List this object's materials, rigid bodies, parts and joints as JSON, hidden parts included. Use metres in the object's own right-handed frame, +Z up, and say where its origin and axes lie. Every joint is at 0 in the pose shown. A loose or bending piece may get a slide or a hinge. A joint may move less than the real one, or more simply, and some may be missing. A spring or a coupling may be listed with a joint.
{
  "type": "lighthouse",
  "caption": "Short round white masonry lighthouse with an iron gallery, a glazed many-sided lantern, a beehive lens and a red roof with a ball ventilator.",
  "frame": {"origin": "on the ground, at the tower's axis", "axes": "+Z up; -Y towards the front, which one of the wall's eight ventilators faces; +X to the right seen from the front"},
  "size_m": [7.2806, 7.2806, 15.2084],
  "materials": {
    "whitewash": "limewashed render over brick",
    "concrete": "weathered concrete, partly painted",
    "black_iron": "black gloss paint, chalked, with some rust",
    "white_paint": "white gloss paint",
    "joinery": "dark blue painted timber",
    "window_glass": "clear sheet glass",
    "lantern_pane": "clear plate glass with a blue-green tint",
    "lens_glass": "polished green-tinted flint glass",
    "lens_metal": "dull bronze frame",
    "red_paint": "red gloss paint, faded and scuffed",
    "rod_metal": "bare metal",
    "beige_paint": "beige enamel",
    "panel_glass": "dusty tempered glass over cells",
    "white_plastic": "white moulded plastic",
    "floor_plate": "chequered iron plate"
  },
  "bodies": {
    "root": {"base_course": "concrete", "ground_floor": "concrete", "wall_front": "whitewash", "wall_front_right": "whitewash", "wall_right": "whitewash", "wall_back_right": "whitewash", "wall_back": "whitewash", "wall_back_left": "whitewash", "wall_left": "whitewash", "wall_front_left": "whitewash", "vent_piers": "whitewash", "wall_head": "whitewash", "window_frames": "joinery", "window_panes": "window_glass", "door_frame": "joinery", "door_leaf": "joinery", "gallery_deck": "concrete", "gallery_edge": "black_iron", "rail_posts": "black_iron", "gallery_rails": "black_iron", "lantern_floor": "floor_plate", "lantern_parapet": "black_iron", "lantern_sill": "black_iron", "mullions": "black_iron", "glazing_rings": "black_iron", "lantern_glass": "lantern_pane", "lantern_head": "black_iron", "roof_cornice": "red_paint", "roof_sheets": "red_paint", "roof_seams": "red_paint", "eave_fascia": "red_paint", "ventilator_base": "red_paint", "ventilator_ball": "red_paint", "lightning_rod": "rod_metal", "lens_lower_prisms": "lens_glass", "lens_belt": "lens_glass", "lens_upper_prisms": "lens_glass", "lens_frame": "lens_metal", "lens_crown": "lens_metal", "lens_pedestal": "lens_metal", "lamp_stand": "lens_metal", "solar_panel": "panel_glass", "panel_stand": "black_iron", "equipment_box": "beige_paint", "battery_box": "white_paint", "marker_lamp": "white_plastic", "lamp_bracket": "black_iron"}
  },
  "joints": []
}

Problem to work on
Copy out each line exactly as written.

The solution
List this object's materials, rigid bodies, parts and joints as JSON, hidden parts included. Use metres in the object's own right-handed frame, +Z up, and say where its origin and axes lie. Every joint is at 0 in the pose shown. A loose or bending piece may get a slide or a hinge. A joint may move less than the real one, or more simply, and some may be missing. A spring or a coupling may be listed with a joint.
{
  "type": "lighthouse",
  "caption": "Short round white masonry lighthouse with an iron gallery, a glazed many-sided lantern, a beehive lens and a red roof with a ball ventilator.",
  "frame": {"origin": "on the ground, at the tower's axis", "axes": "+Z up; -Y towards the front, which one of the wall's eight ventilators faces; +X to the right seen from the front"},
  "size_m": [7.2806, 7.2806, 15.2084],
  "materials": {
    "whitewash": "limewashed render over brick",
    "concrete": "weathered concrete, partly painted",
    "black_iron": "black gloss paint, chalked, with some rust",
    "white_paint": "white gloss paint",
    "joinery": "dark blue painted timber",
    "window_glass": "clear sheet glass",
    "lantern_pane": "clear plate glass with a blue-green tint",
    "lens_glass": "polished green-tinted flint glass",
    "lens_metal": "dull bronze frame",
    "red_paint": "red gloss paint, faded and scuffed",
    "rod_metal": "bare metal",
    "beige_paint": "beige enamel",
    "panel_glass": "dusty tempered glass over cells",
    "white_plastic": "white moulded plastic",
    "floor_plate": "chequered iron plate"
  },
  "bodies": {
    "root": {"base_course": "concrete", "ground_floor": "concrete", "wall_front": "whitewash", "wall_front_right": "whitewash", "wall_right": "whitewash", "wall_back_right": "whitewash", "wall_back": "whitewash", "wall_back_left": "whitewash", "wall_left": "whitewash", "wall_front_left": "whitewash", "vent_piers": "whitewash", "wall_head": "whitewash", "window_frames": "joinery", "window_panes": "window_glass", "door_frame": "joinery", "door_leaf": "joinery", "gallery_deck": "concrete", "gallery_edge": "black_iron", "rail_posts": "black_iron", "gallery_rails": "black_iron", "lantern_floor": "floor_plate", "lantern_parapet": "black_iron", "lantern_sill": "black_iron", "mullions": "black_iron", "glazing_rings": "black_iron", "lantern_glass": "lantern_pane", "lantern_head": "black_iron", "roof_cornice": "red_paint", "roof_sheets": "red_paint", "roof_seams": "red_paint", "eave_fascia": "red_paint", "ventilator_base": "red_paint", "ventilator_ball": "red_paint", "lightning_rod": "rod_metal", "lens_lower_prisms": "lens_glass", "lens_belt": "lens_glass", "lens_upper_prisms": "lens_glass", "lens_frame": "lens_metal", "lens_crown": "lens_metal", "lens_pedestal": "lens_metal", "lamp_stand": "lens_metal", "solar_panel": "panel_glass", "panel_stand": "black_iron", "equipment_box": "beige_paint", "battery_box": "white_paint", "marker_lamp": "white_plastic", "lamp_bracket": "black_iron"}
  },
  "joints": []
}